## START DATA

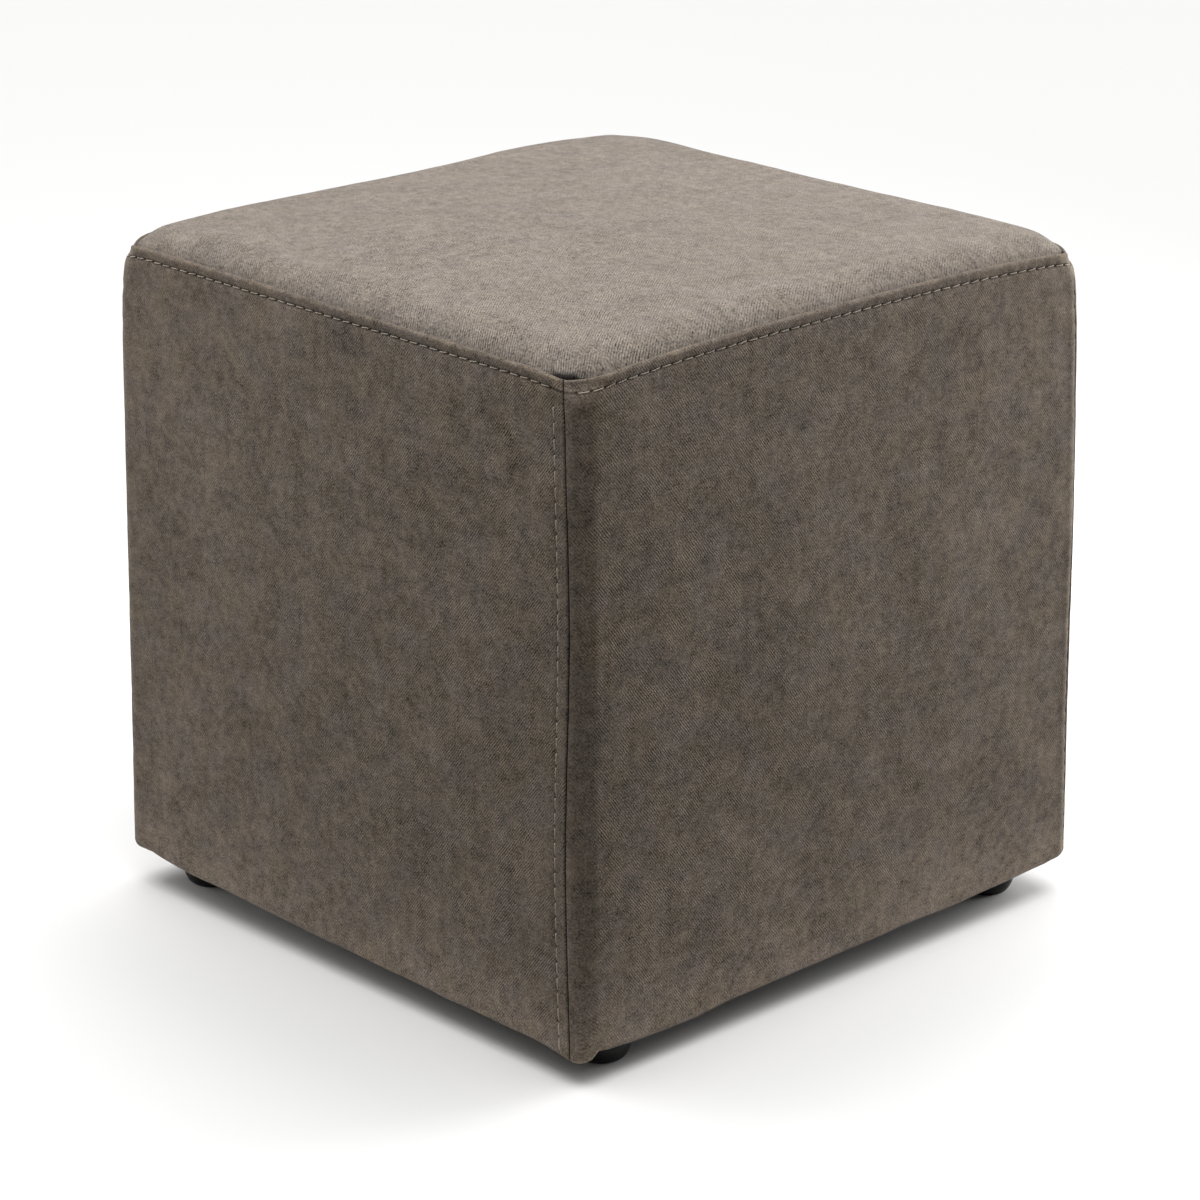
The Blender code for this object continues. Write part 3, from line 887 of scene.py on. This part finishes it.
def innerPoint(index, level, across, isTop):
    # on the panel's flat inner side, which every edge of the panel runs to
    wall = walls[index]
    half = wall["halfLength"] - sidePanel["thickness"]
    first = seamShift(walls[index - 1], level) + pouf["gap"] / 2.0 - half
    last = seamShift(wall, level) - pouf["gap"] / 2.0 + half
    run = first * (1.0 - across) + last * across
    climb = 1.0 if isTop else min(1.0, max(0.0, heightShare(level)))
    point = wall["along"] * run + wall["outward"] * (wall["halfDepth"] - sidePanel["thickness"])
    bottom = pouf["hemHeight"] + sidePanel["hemInside"]
    point[2] = bottom + (pouf["seamHeight"] - sidePanel["partingDrop"] - bottom) * climb
    return point


def stitchLine(index):
    # the fold's line of topstitching: level, depth, corner radius and both ends
    level = np.array(pouf["seamHeight"] + stitchRow[0] * mm)
    setIn, corner = stitchRow[1] * mm, stitchRow[2] * mm
    return (level, setIn, corner, *panelEnds(index, level, setIn, corner))


def makeSidePanel(index):
    wall = walls[index]
    rows = panelRows()
    rowLevel, share, setIn, corner = (rows[:, k][:, None] for k in range(4))
    foldStart, foldEnd = stitchLine(index)[3:]
    length = foldEnd - foldStart
    columns = panelColumns(length)
    nearest = np.abs(columns[:, None] - stitchHoles(length)[None, :]).min(axis=1)[None, :]
    start, end = panelEnds(index, rowLevel, setIn, corner)
    fromStart = np.stack([spreadColumns(columns, length, rowLength) for rowLength in (end - start)[:, 0]])
    fromEnd = (end - start) - fromStart
    distance = start + fromStart
    level = rowLevel + np.zeros_like(distance)
    drop = pouf["seamHeight"] - level
    relief = seamRelief(index, level, drop, fromStart, fromEnd)
    relief += clothRelief(index, level, drop, fromStart, fromEnd)
    relief += foldRelief(index, distance, drop, fromStart, fromEnd, nearest, setIn)
    outer, _ = panelSurface(index, distance, level, share, setIn, corner, relief)
    paintedShade = paintedPanelShade(index, rows, distance, drop, fromStart, fromEnd, nearest)
    travelled = np.hypot(np.diff(rows[:, 0]), np.diff(rows[:, 2]))
    along = np.concatenate([[0.0], np.cumsum(travelled)])[:, None] + np.zeros_like(distance)
    weaveAcross = wall["grain"] * distance + index * sidePanel["weaveStep"]
    weave = np.stack([weaveAcross, along, np.zeros_like(along)], axis=-1)
    rowCount, columnCount = distance.shape
    faces = gridFaces(rowCount, columnCount)
    rim = gridRim(rowCount, columnCount)
    inner = []
    for r, c in rim:
        across = fromStart[r, c] / (fromStart[r, c] + fromEnd[r, c])
        inner.append(innerPoint(index, rows[r, 0], across, r == rowCount - 1))
    verts = np.concatenate([outer.reshape(-1, 3), np.array(inner)])
    total, count = rowCount * columnCount, len(rim)
    for k in range(count):
        (r0, c0), (r1, c1) = rim[k], rim[(k + 1) % count]
        a, b = r0 * columnCount + c0, r1 * columnCount + c1
        faces.append((b, a, total + k, total + (k + 1) % count))
    faces.append(tuple(total + k for k in range(count)))
    # painted shade, full on the panel's inner side
    attributes = [
        ("weave", np.pad(weave.reshape(-1, 3), [(0, count), (0, 0)])),
        ("paintedShade", np.pad(np.clip(paintedShade, 0.0, 1.0).ravel(), (0, count), constant_values=1.0)),
    ]
    panel = addPiece("side_cover_" + wall["name"], verts, faces, wall["cloth"], attributes=attributes)
    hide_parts("side_panel_" + wall["name"])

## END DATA

GIVEN EXERCISE – From the opening line of the data above through the line that contains "level, setIn, corner))", please print each line as it stands and only those lines.

EXERCISE OUTPUT –
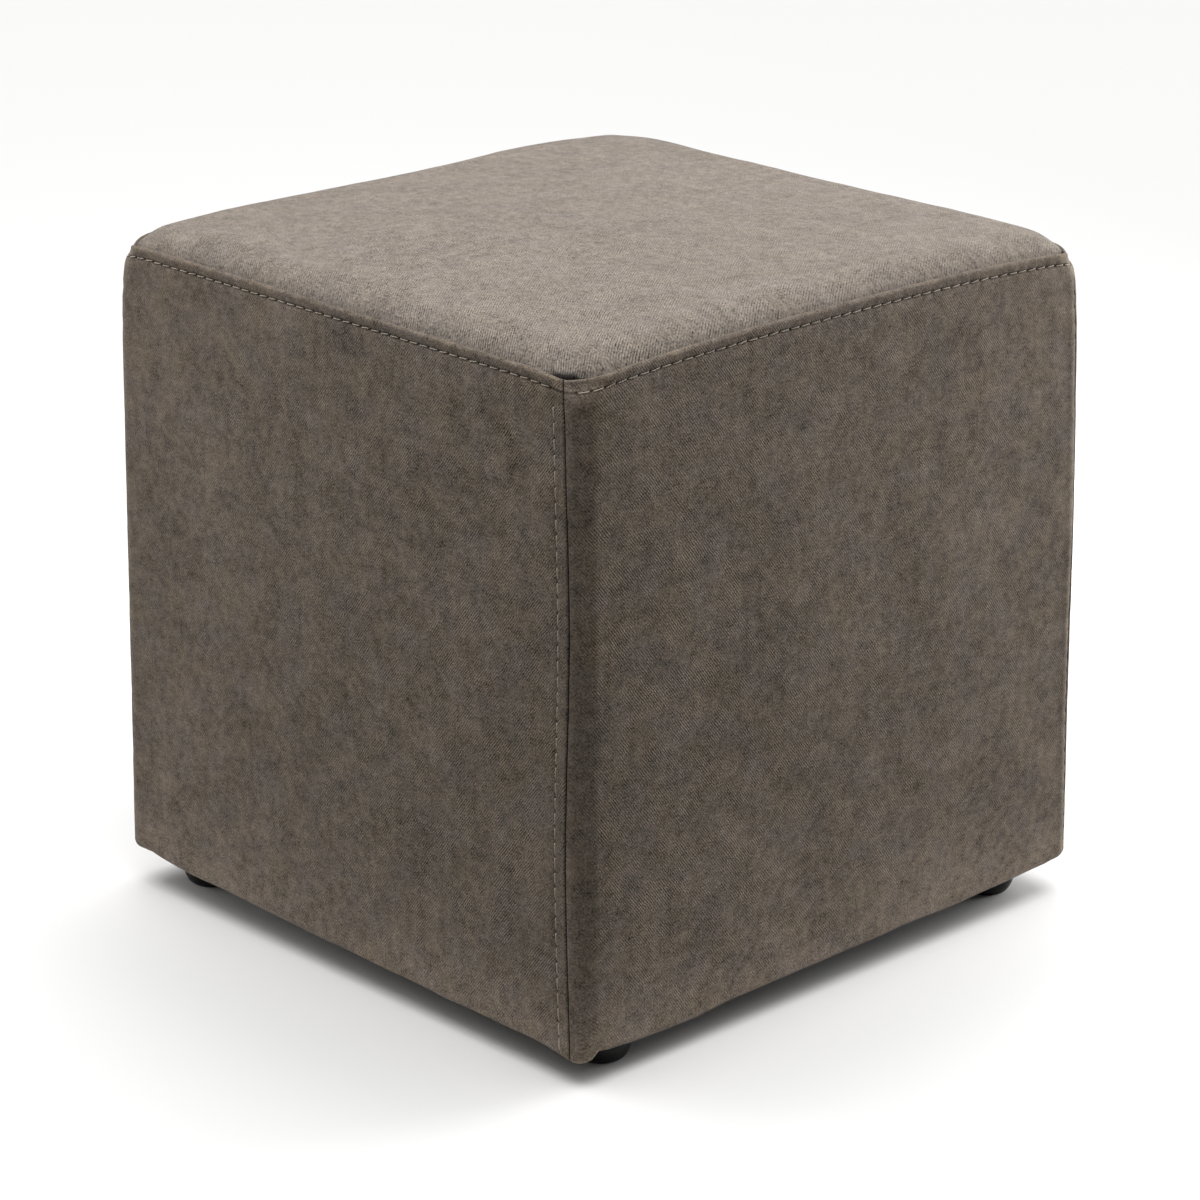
The Blender code for this object continues. Write part 3, from line 887 of scene.py on. This part finishes it.
def innerPoint(index, level, across, isTop):
    # on the panel's flat inner side, which every edge of the panel runs to
    wall = walls[index]
    half = wall["halfLength"] - sidePanel["thickness"]
    first = seamShift(walls[index - 1], level) + pouf["gap"] / 2.0 - half
    last = seamShift(wall, level) - pouf["gap"] / 2.0 + half
    run = first * (1.0 - across) + last * across
    climb = 1.0 if isTop else min(1.0, max(0.0, heightShare(level)))
    point = wall["along"] * run + wall["outward"] * (wall["halfDepth"] - sidePanel["thickness"])
    bottom = pouf["hemHeight"] + sidePanel["hemInside"]
    point[2] = bottom + (pouf["seamHeight"] - sidePanel["partingDrop"] - bottom) * climb
    return point


def stitchLine(index):
    # the fold's line of topstitching: level, depth, corner radius and both ends
    level = np.array(pouf["seamHeight"] + stitchRow[0] * mm)
    setIn, corner = stitchRow[1] * mm, stitchRow[2] * mm
    return (level, setIn, corner, *panelEnds(index, level, setIn, corner))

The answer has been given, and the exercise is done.